Wed, Aug 03, 2011 - Page 14 News List

Chinese retailers hijack the Ikea experience

Pirating in China just got more sophisticated, with the Scandinavian furniture seller’s retail format being copied and hawked to the public

By Melanie Lee  /  Reuters, KUNMING, China

A welcome poster is displayed next to a dining room design idea at the 11 Furniture Store in Kunming, Yunnan Province, China.

Photo: Reuters

Nestled in a sleepy southern district of Kunming, China, is a 10,000m2, four-story building that could make Swedish furniture giant Ikea uneasy.

11 Furniture, as the store is known, copies Ikea’s blue and yellow color scheme, mock-up rooms, miniature pencils, signage and even its rocking chair designs. Its cafeteria-style restaurant, complete with minimalist wooden tables, has a familiar look, although the menu features Chinese-style braised minced pork and eggs instead of Ikea’s Swedish meatballs and salmon.

This knock-off Ikea store is emblematic of a new wave of piracy sweeping through China. Increasingly sophisticated counterfeiters no longer just pump out fake luxury handbags, DVDs and sports shoes but replicate the look, feel and service of successful Western retail concepts — in essence, pirating the entire brand experience.

“This is a new phenomenon,” said Adam Xu, retail analyst with Booz&Co. “Typically there are a lot of fake products, now we see more fakes in the service aspect in terms of [faking] the retail formats.”

Brands are much more than a logo on a handbag or some half-eaten fruit on a computer.

Many of the most successful consumer companies have invested millions of US dollars in promoting and building brands which encapsulate ideals, values and aspirations, creating valuable and loyal customer bases that sometimes border on cults.

Last month, an American blogger set off a media storm after she posted pictures of an elaborate fake Apple Store in Kunming, selling genuine if unauthorized iPhones, Macbooks and other widely popular Apple products.

The presence of the fake stores in Kunming highlights China’s seemingly insatiable appetite for Western brands in some consumer segments that have not been tapped, particularly in smaller cities far from the affluent eastern seaboard.

“What these fake stores indicate is that there is demand for the types of products and concepts that these brands sell,” said Hong Kong-based Torsten Stocker, a China retail analyst with Monitor Group.

The problem for companies that have been faked is that even if the fake stores sell genuine products, the brands have no control over how customers experience their brands.

Zhang Yunping, 22, a customer service representative at 11 Furniture, is used to the questions about Ikea.

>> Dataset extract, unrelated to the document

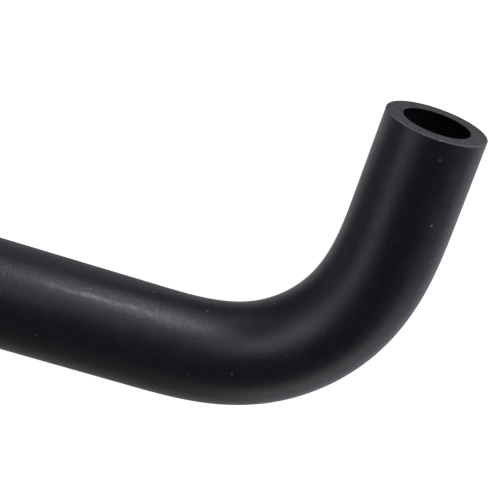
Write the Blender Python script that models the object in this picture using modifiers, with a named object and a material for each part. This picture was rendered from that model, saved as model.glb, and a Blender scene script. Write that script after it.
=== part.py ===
"""Power steering hose, a moulded rubber elbow with a long and a short straight arm.

Metres, +Z up. The hose lies flat on z = 0 with its centreline in one level plane. The long arm
runs along X, and the bend turns off it towards +Y. The origin is at the middle of the base of the
hose's bounding box.
"""
from math import ceil, cos, radians, sin

import bpy
from mathutils import Vector

# Section of the hose
OUTER_DIAMETER = 0.0243
BORE_DIAMETER = 0.0160
RIM_ROUNDING = 0.0003

# Centreline. The bend tightens evenly, holds its radius and opens evenly again
LONG_ARM = 0.120
SHORT_ARM = 0.0210
BEND_RADIUS = 0.0324
TIGHTENING_TURN = radians(24.0)
STEADY_TURN = radians(45.0)
OPENING_TURN = radians(25.0)

# Fineness of the round shapes
SIDES = 48
RING_SPACING = 0.0031
STEPS_PER_RING = 16
ROUNDING_SEGMENTS = 2
SHARP_ANGLE = radians(30.0)

# Black rubber
RUBBER_COLOUR = (0.012, 0.012, 0.013, 1.0)
RUBBER_ROUGHNESS = 0.5

WALL = (OUTER_DIAMETER - BORE_DIAMETER) / 2

# While the curvature rises or falls evenly, its mean is half of the tightest curvature
TIGHTENING_LENGTH = 2 * TIGHTENING_TURN * BEND_RADIUS
STEADY_LENGTH = STEADY_TURN * BEND_RADIUS
OPENING_LENGTH = 2 * OPENING_TURN * BEND_RADIUS
BEND_LENGTH = TIGHTENING_LENGTH + STEADY_LENGTH + OPENING_LENGTH


def clear_scene():
    for old in list(bpy.data.objects):
        bpy.data.objects.remove(old, do_unlink=True)


def curvature(distance):
    """Curvature of the centreline at a distance into the bend."""
    rising = distance / TIGHTENING_LENGTH
    falling = (BEND_LENGTH - distance) / OPENING_LENGTH
    return min(rising, 1.0, falling) / BEND_RADIUS


def centreline():
    """Points of the centreline: the long arm's end, the rings of the bend and the short arm's end."""
    rings = ceil(BEND_LENGTH / RING_SPACING)
    step = BEND_LENGTH / (rings * STEPS_PER_RING)
    place = Vector((0.0, 0.0, 0.0))
    heading = 0.0
    points = [Vector((-LONG_ARM, 0.0, 0.0)), place.copy()]
    for ring in range(rings):
        for part in range(STEPS_PER_RING):
            middle = (ring * STEPS_PER_RING + part + 0.5) * step
            half_turn = curvature(middle) * step / 2
            heading += half_turn
            place += step * Vector((cos(heading), sin(heading), 0.0))
            heading += half_turn
        points.append(place.copy())
    points.append(place + SHORT_ARM * Vector((cos(heading), sin(heading), 0.0)))
    return points


def rubber():
    material = bpy.data.materials.new("black_rubber")
    material.use_nodes = True
    shader = material.node_tree.nodes["Principled BSDF"]
    shader.inputs["Base Color"].default_value = RUBBER_COLOUR
    shader.inputs["Roughness"].default_value = RUBBER_ROUGHNESS
    shader.inputs["Metallic"].default_value = 0.0
    material.diffuse_color = RUBBER_COLOUR
    return material


def outer_wall(collection):
    """The hose's outer surface, a round section swept along the centreline and open at both ends."""
    curve = bpy.data.curves.new("outer_wall", "CURVE")
    curve.dimensions = "3D"
    curve.bevel_depth = OUTER_DIAMETER / 2
    curve.bevel_resolution = SIDES // 2 - 2
    curve.use_fill_caps = False
    points = centreline()
    spline = curve.splines.new("POLY")
    spline.points.add(len(points) - 1)
    for knot, place in zip(spline.points, points):
        knot.co = (*place, 1.0)
    wall = bpy.data.objects.new("outer_wall", curve)
    collection.objects.link(wall)
    return wall


def add_thickness(wall):
    """Thicken the outer surface inwards, which leaves the bore open from end to end."""
    thicken = wall.modifiers.new("wall thickness", "SOLIDIFY")
    thicken.thickness = WALL
    thicken.offset = -1.0
    thicken.use_even_offset = True
    thicken.use_rim = True


def as_mesh(name, source):
    """Replace a curve object with a mesh object of its evaluated shape."""
    depsgraph = bpy.context.evaluated_depsgraph_get()
    mesh = bpy.data.meshes.new_from_object(source.evaluated_get(depsgraph))
    mesh.name = name
    solid = bpy.data.objects.new(name, mesh)
    solid.matrix_world = source.matrix_world
    for collection in source.users_collection:
        collection.objects.link(solid)
    bpy.data.objects.remove(source, do_unlink=True)
    return solid


def round_rims(solid):
    """Break the edges of the square-cut ends."""
    rounding = solid.modifiers.new("cut end rounding", "BEVEL")
    rounding.width = RIM_ROUNDING
    rounding.segments = ROUNDING_SEGMENTS
    rounding.limit_method = "ANGLE"
    rounding.angle_limit = SHARP_ANGLE
    rounding.harden_normals = True


def rest_on_base(solid):
    """Put the origin at the middle of the base of the hose's bounding box."""
    depsgraph = bpy.context.evaluated_depsgraph_get()
    corners = solid.evaluated_get(depsgraph).bound_box
    low = [min(corner[axis] for corner in corners) for axis in range(3)]
    high = [max(corner[axis] for corner in corners) for axis in range(3)]
    solid.location = (-(low[0] + high[0]) / 2, -(low[1] + high[1]) / 2, -low[2])


def build_hose():
    collection = bpy.data.collections.new("power_steering_hose")
    bpy.context.scene.collection.children.link(collection)
    wall = outer_wall(collection)
    add_thickness(wall)
    hose = as_mesh("hose", wall)
    hose.data.shade_smooth()
    hose.data.set_sharp_from_angle(angle=SHARP_ANGLE)
    hose.data.materials.clear()
    hose.data.materials.append(rubber())
    round_rims(hose)
    rest_on_base(hose)
    return hose


clear_scene()
build_hose()
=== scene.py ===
"""Looks of the power steering hose: its rubber surface, cut ends, floor, light and camera."""
from math import cos, pi, radians, sin, tan
from typing import NamedTuple

import bpy
import numpy as np
from mathutils import Matrix, Vector, noise


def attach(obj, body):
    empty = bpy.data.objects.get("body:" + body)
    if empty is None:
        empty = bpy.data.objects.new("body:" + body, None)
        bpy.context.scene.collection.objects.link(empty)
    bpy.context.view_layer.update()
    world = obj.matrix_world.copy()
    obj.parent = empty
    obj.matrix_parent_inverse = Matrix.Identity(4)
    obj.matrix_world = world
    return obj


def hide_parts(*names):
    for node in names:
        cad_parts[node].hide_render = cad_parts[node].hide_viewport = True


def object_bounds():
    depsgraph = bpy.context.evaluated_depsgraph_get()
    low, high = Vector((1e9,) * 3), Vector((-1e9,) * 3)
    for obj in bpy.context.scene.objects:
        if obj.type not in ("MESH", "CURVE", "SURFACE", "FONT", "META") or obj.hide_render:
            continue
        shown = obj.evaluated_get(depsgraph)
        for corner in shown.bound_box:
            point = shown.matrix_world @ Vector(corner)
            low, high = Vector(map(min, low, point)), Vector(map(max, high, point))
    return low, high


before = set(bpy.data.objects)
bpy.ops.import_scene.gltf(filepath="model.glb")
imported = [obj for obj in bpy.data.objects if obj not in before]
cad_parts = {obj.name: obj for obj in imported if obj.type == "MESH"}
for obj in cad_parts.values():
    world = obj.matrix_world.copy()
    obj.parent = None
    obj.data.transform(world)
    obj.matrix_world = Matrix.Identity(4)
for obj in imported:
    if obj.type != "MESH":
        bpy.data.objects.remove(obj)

cad_low, cad_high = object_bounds()
MM = 0.001


# Kinds of settings

class Grain(NamedTuple):
    """Noise on a surface: the size of its features, its number of finer layers and their strength."""
    size: float
    detail: float
    roughness: float = 0.5


class RubHighlight(NamedTuple):
    """A stripe along the long arm, painted lighter where the lamps' highlight falls: part rub mark, part
    painted highlight.

    Its middle lies aside of RUB_HIGHLIGHT_ANGLE, and it fades out between two distances from there, all in
    degrees around the hose. Along the hose it has a middle past the start of the bend and a reach to each
    side, in mm. Its strength follows patches of noise: a span of their values is spread over it.
    """
    aside: float
    fade: tuple
    middle: float
    reach: float
    patches: Grain
    span: tuple
    strength: tuple
    colour: tuple


class Lamp(NamedTuple):
    """A soft rectangular lamp: its direction and half angles as seen from the hose, in degrees."""
    name: str
    azimuth: float
    elevation: float
    half_width: float
    half_height: float
    radiance: float
    colour: tuple


RISING = (0.0, 1.0)
FALLING = (1.0, 0.0)
WHITE = (1, 1, 1, 1)

# Most values of a noise lie between these
NOISE_SPAN = (0.3, 0.7)

# The solid's own sizes: section, arms and bend
OUTER_RADIUS = 12.15 * MM
BORE_RADIUS = 8.0 * MM
LONG_ARM = 120.0 * MM
SHORT_ARM = 21.0 * MM
BEND_RADIUS = 32.4 * MM
TIGHTENING_TURN = radians(24.0)
STEADY_TURN = radians(45.0)
OPENING_TURN = radians(25.0)
TIGHTENING_LENGTH = 2 * TIGHTENING_TURN * BEND_RADIUS
STEADY_LENGTH = STEADY_TURN * BEND_RADIUS
OPENING_LENGTH = 2 * OPENING_TURN * BEND_RADIUS
BEND_LENGTH = TIGHTENING_LENGTH + STEADY_LENGTH + OPENING_LENGTH
HOSE_LENGTH = LONG_ARM + BEND_LENGTH + SHORT_ARM
BEND_START = Vector((cad_low.x + LONG_ARM, cad_low.y + OUTER_RADIUS, cad_low.z + OUTER_RADIUS))

# Fineness of the modelled surface
SIDES = 176
SKIN_SPACING = 0.65 * MM
BORE_SPACING = 2.5 * MM
FACE_RINGS = 10
ROUNDING_RINGS = 4
LINE_STEP = 0.1 * MM

# Relief of the surface, all of it taken off the rubber
RIM_ROUNDING = 0.14 * MM
BORE_ROUNDING = 0.10 * MM
WAVE_DEPTH = 0.02 * MM
WAVE_LENGTH = 14.0 * MM
CUT_DEPTH = 0.03 * MM
CUT_LENGTH = 2.2 * MM

# Places on the hose are mm past the start of the bend, and degrees around it, where 0 is the inner side
# of the bend and 90 the top. Each ring of the mesh and the surface map start underneath
SEAM_ANGLE = -90.0

# Materials of the mesh, in their order on it
SKIN, CUT, BORE = range(3)

# Skin
SKIN_DARK = (0.0035, 0.0034, 0.0057, 1)
SKIN_LIGHT = (0.0053, 0.0051, 0.0083, 1)
SKIN_TONE = Grain(18.0 * MM, detail=3.0)
SKIN_MOTTLE = Grain(0.9 * MM, detail=5.0, roughness=0.7)
SKIN_FINE = Grain(0.35 * MM, detail=3.0, roughness=0.7)
SKIN_FINE_SHARE = 0.5
SKIN_BUMP = 0.040 * MM
SKIN_ROUGHNESS = (0.345, 0.415)
CLOUDS = Grain(5.0 * MM, detail=3.0)
CLOUD_ROUGHNESS = (-0.03, 0.03)
BLOOM = Grain(1.6 * MM, detail=6.0, roughness=0.75)
BLOOM_SPAN = (0.50, 0.72)
BLOOM_COLOUR = (0.0088, 0.0087, 0.0118, 1)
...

“If two people are wearing the same clothes, you are bound to say that one copied the other,” Zhang said, shrugging her shoulders.

“Customers have told me we look like Ikea. But for me that’s not my problem. I just look after customers’ welfare. Things like copyrights, that is for the big bosses to manage,” she said.

The owner of 11 Furniture could not be reached for comment.

Ikea said it has teams working at both the country and global level to handle intellectual property protection issues.

“Ikea as one of the biggest home furnishing companies in the world, protecting Ikea’s intellectual property rights is crucial,” Ikea China said in a statement.

At 11 Furniture — its Chinese name Shiyi Jiaju (十 一家具) sounds very much like Ikea’s Chinese name Yijia Jiaju (宜家家居) — furniture is made to order, not flat-packed as it is at Ikea.

Customers also notice other differences.

Ikea has nine stores in China, most of them in the wealthier coastal and southern cities. Xiao Lee, a Kunming resident who was shopping at 11 Furniture for a bedroom wardrobe with her husband, had visited Ikea stores in Beijing and Shanghai.